O rechaço ao governo colombiano e sua política não significa endossar os métodos utilizados pela guerrilha no enfrentamento ao Estado, sobretudo, a utilização dos atentados, sequestros e o financiamento da guerrilha através da cobrança de impostos aos grandes narcotraficantes. Tudo isso só termina retirando o apoio da população. A mobilização e a organização democrática dos trabalhadores, camponeses e indígenas é o único caminho que pode levar à vitória contra as classes dominantes.

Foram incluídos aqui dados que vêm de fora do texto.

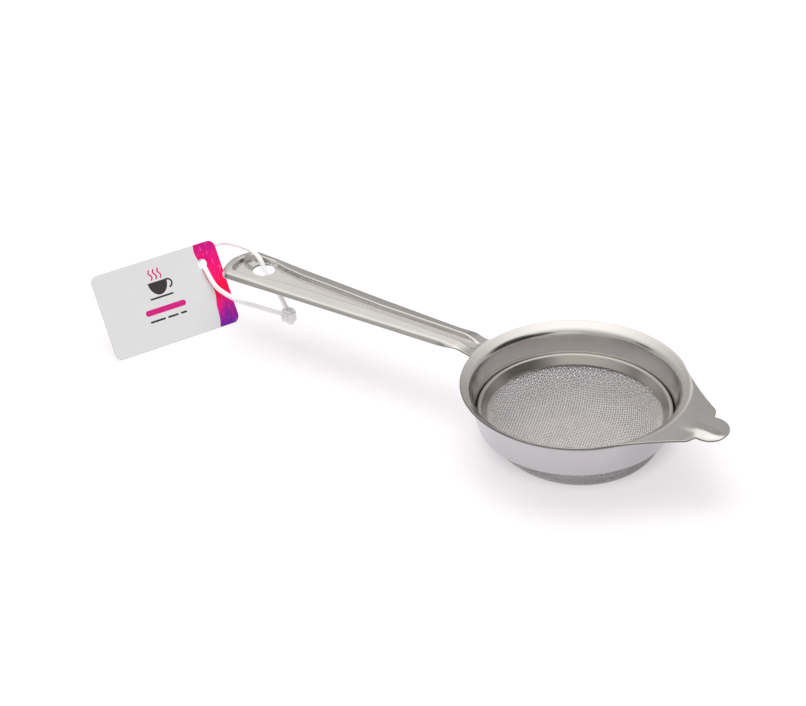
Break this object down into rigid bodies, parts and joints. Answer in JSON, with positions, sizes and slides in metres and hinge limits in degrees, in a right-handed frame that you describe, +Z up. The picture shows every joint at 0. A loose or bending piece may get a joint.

Entretanto, sob o discurso de combater o “narco-terrorismo”, os EUA e o Estado colombiano aplicaram uma política de extermínio e expulsão das comunidades camponesas de suas terras, financiou o surgimento de grupos paramilitares e transformou a Colômbia no país com mais bases militares norte-americanas em todo o continente. Em mais de meio século de conflitos, milhões de colombianos foram sofreram os impactos da violência, que até o momento provocou a morte de 220 mil pessoas e o desaparecimento de outras 45 mil.
O plebiscito e a proposta de acordo
O plebiscito constará de apenas uma pergunta: “Você apoia o acordo final para o término do conflito e a construção de uma paz estável e duradoura?”. Para que seja aprovado deverá contar com o apoio de no mínimo 13% do número dos eleitores registrados na Corte Eleitoral.
A proposta de acordo possui 297 páginas e prevê os seguintes pontos: “Reforma Rural Integral, Participação Política: Abertura democrática para construir a Paz, Cessar Fogo e de Hostilidades Bilateral e Definitivo e o abandono das Armas, Solução ao Problema das Drogas Ilícitas, a situação das Vítimas e questão dos Mecanismos de implementação e verificação do Acordo de Paz”.
Entre os principais temas do acordo estão: a garantia de participação das FARC nas próximas duas eleições legislativas, tendo o direito a eleger 5 senadores e 5 deputados, mesmo não alcançando a votação mínima de 3%. Os combatentes das FARC terão também direito à anistia e a reintegrarem-se paulatinamente à vida civil colombiana.
Possível vitória do ‘SIM’
A proposta de Acordo teve apoio da Alta Representante da União Europeia para Política Externa e Segurança, Federica Mogherini, do presidente dos EUA, Barack Obama e do máximo líder da igreja católica, o Papa Francisco.
Pesquisas recentes apontam a vitória do “SIM” no plebiscito com aproximadamente 60% de apoio entre a população. O Acordo de Paz conta com o apoio dos 32 governadores e da maioria dos prefeitos, além de ser respaldado pela ampla maioria dos partidos que compõe o parlamento.
No entanto, a vitória do governo e das FARC não está amplamente garantida, sobretudo pelo desgaste do atual presidente Juan Manuel Santos, que possui um alto nível de rejeição. Segundo pesquisa do Instituto IPSOS, “65% dos colombianos desaprovam a forma como o presidente geriu o processo de paz e 76% não respalda sua gestão nos dois anos do seu segundo mandato presidencial”.
Essa situação favorece a oposição do Centro Democrático, partido do ex-presidente e atual senador Alvaro Uribe, um dos principais organizadores da campanha pelo “NÃO” ao Acordo de Paz.
O ex-presidente Uribe, conhecido pelos seus fortes vínculos com os grupos paramilitares de ultradireita, defende a completa rendição da guerrilha e a prisão dos principais líderes guerrilheiros, além de rechaçar qualquer possibilidade de que as FARC se transformem em um partido legalizado capaz de disputar as eleições.
Assim, nos próximos dias o país estará atravessado por uma forte polarização política. Terminada a X Conferência das FARC, dia 23, o próximo passo será no dia 26, quando então será possível saber os termos definitivos do Acordo que será submetido ao plebiscito.
Foto: Da esquerda para a direita, o presidente colombiano Juan Manuel Santos, o presidente cubano, Raul Castro e o principal líder das FARC, Rodrigo Londoño Echeverry (Timochenko).